What this task involves: Hand back each line, unchanged, from the top down to the line where "rib_tops = np.concatenate([[FIRST_RIB" sits.
====
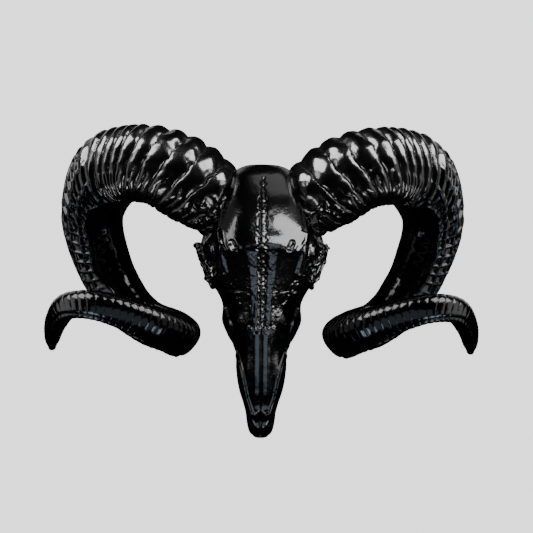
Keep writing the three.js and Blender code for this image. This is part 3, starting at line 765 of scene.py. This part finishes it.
horn_places = np.linspace(0, len(STATIONS) - 1, 6001)
horn_points = horn_line(horn_places)
horn_lengths = np.concatenate([[0], np.cumsum(np.linalg.norm(np.diff(horn_points, axis=0), axis=1))])
horn_total = horn_lengths[-1]
rib_tops = [FIRST_RIB]
while rib_tops[-1] < horn_total:
    rib_tops.append(rib_tops[-1] + np.interp(rib_tops[-1], RIB_AT, RIB_SPACING))
rib_tops = np.concatenate([[FIRST_RIB - RIB_SPACING[0]], rib_tops])


# Lines along the horn, in degrees from the outside of the curl by length: the two rims of the row of pits that runs
# down the outer edge, and the fold where the ribs end and the smooth inner face starts.
LINE_AT = [0.125, 0.143, 0.150, 0.158, 0.168, 0.182, 0.205, 0.240, 0.268, 0.330]
UPPER_RIM = [60, 68, 72, 76, 79, 81, 82, 70, 64, 54]
LOWER_RIM = [92, 94, 95, 97, 100, 102, 102, 94, 92, 80]
FOLD = [154, 140, 128, 121, 115, 116, 117, 112, 120, 104]


def horn_relief(length, turn, keel, points):
    """Height of the horn's ribs and cells above its section, and how dark and dull each point is.

    A rib's profile is a power of the absolute cosine of its count: below 1 for fat ribs with thin grooves, high for
    thin crests with wide hollows. Lines along the horn join the crests into cells. The grooves are painted darker, as
    shade, and made duller, and among the cells it is the worn rims that are darker and duller instead.
    """
    degrees = np.degrees((turn - keel + math.pi) % (2 * math.pi) - math.pi)
    outside = np.degrees(turn)
    facing = np.minimum(outside, 360 - outside)
    leaning = np.interp(length, LEAN_AT, LEAN) * (1 - np.cos(turn)) / 2
    wobble = 0.11 * grain(points, 0.018, 41) + 0.06 * grain(points, 0.006, 42)
    cells = ramp(length, 0.126, 0.152) * (1 - ramp(length, 0.315, 0.345))
    tip = ramp(length, 0.335, 0.365)
    arm = (1 - cells) * (1 - tip)
    count = np.interp(length - leaning, rib_tops, np.arange(len(rib_tops))) + wobble * (1 - 0.5 * tip - 0.3 * cells)
    wave = np.abs(np.cos(math.pi * count))
    # sharp lobes over the top, flat fat ribs on the face, each split in two on the underside of the upper arm
    lobe = 1 - ramp(facing, 20, 55)
    power = (0.34 + 0.7 * lobe) * (1 - cells) + 9 * cells * (1 - tip)
    power = power * (1 - tip) + 0.16 * tip
    # the tip's grooves are shallower along its front
    crest = 1 - (1 - wave ** power) * (1 - 0.60 * tip * ridge(degrees + 22, 20))
    under = arm * ramp(outside, 84, 100) * (1 - ramp(outside, 240, 300))
    split = np.abs(np.sin(math.pi * count + 0.7 * grain(points, 0.009, 51))) ** 0.5
    crest = crest * (1 - 0.45 * under * (1 - split))
    deep = np.interp(length, GROOVE_AT, GROOVE_DEPTH) * (1 + 0.25 * grain(points, 0.012, 52))
    # each rib is knapped into facets that step up and down along it
    step = grain(np.stack([np.round(count) + 0 * turn, outside / 24, 0 * turn + 0.5], -1) * 0.9, 1.0, 53)
    height = -deep * (1 - crest) + 0.0005 * arm * (step - 1) * crest
    height += 0.0004 * arm * (grain(points, 0.008, 55) - 0.5)
    height -= 0.0011 * arm * ridge(outside - 88 - 7 * grain(points, 0.012, 54), 8)
    crumbling = under * (1 - ramp(length + 0.012 * grain(points, 0.02, 48), 0.030, 0.060))
    height += 0.0014 * crumbling * np.clip(grain(points, 0.0075, 49) + 0.35 * grain(points, 0.003, 50), -1, 0.8)
    # open cells below the shoulder
    wander = outside + 5 * grain(points, 0.012, 44)
    upper_rim, lower_rim, fold = (np.interp(length, LINE_AT, line) for line in (UPPER_RIM, LOWER_RIM, FOLD))
    for line, width in ((upper_rim, 3.6), (lower_rim, 3.6), (upper_rim - 24, 3.2), (upper_rim - 50, 3.2)):
        height = height * (1 - cells * ridge(wander - line, width))
    feather = np.interp(wander - lower_rim, [0, 14, 26], [1, 0.6, 0])
    height = height * (1 - cells * (1 - feather) * (outside < 240))
    smooth = np.maximum(cells, ramp(length, 0.118, 0.134)) * (1 - tip) * ramp(wander - fold, -6, 2) * (
        1 - ramp(outside, 250, 290))
    height = height * (1 - smooth)
    height += cells * (0.0008 * ridge(wander - fold, 3.0) - 0.0005 * ridge(wander - fold - 8, 5))
    dimples = np.sin(math.pi * (length - 0.213) / 0.0122) ** 2
    height -= 0.0004 * smooth * (1 - dimples) * ridge(outside - 149, 17) * ramp(length, 0.19, 0.21)
    height += smooth * 0.0006 * grain(points, 0.015, 45)
    # flat faces of the last bend and the tip, with a thin line along the keel
    flat = ramp(length, 0.34, 0.37)
    height -= np.interp(length, [0.33, 0.38, 0.50, 0.57], [0, 0.0016, 0.0012, 0]) * ridge(degrees, 24)
    height += flat * (0.0006 * ridge(degrees - 2, 3) - 0.0008 * ridge(degrees + 9, 3.5))
    # painted shade: the deeper a groove, the darker and duller; among the cells the worn rims are darker and duller
    # instead
    hollow = np.clip(-height / np.maximum(deep, 0.001), 0, 1) * (1 - 0.5 * tip) * (1 - smooth)
    hollow = np.maximum(hollow * (1 - cells), 0.9 * cells * (1 - hollow) * (1 - smooth))
    height += (0.00011 * grain(points, 0.0045, 46) + 0.00004 * grain(points, 0.0016, 47)) * (1 - 0.2 * tip)
    return height - 0.0005, hollow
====
Task response:
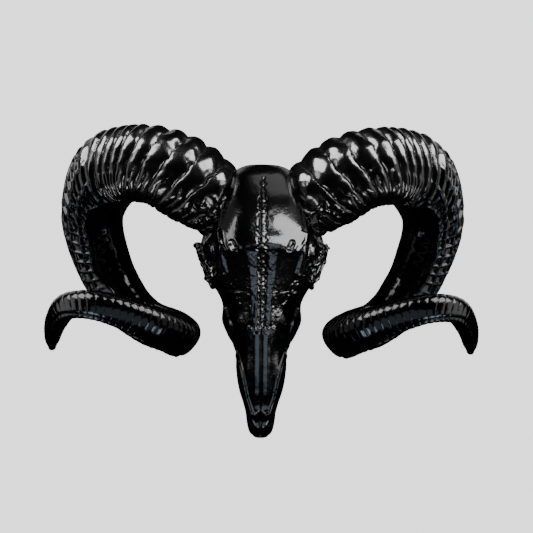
Keep writing the three.js and Blender code for this image. This is part 3, starting at line 765 of scene.py. This part finishes it.
horn_places = np.linspace(0, len(STATIONS) - 1, 6001)
horn_points = horn_line(horn_places)
horn_lengths = np.concatenate([[0], np.cumsum(np.linalg.norm(np.diff(horn_points, axis=0), axis=1))])
horn_total = horn_lengths[-1]
rib_tops = [FIRST_RIB]
while rib_tops[-1] < horn_total:
    rib_tops.append(rib_tops[-1] + np.interp(rib_tops[-1], RIB_AT, RIB_SPACING))
rib_tops = np.concatenate([[FIRST_RIB - RIB_SPACING[0]], rib_tops])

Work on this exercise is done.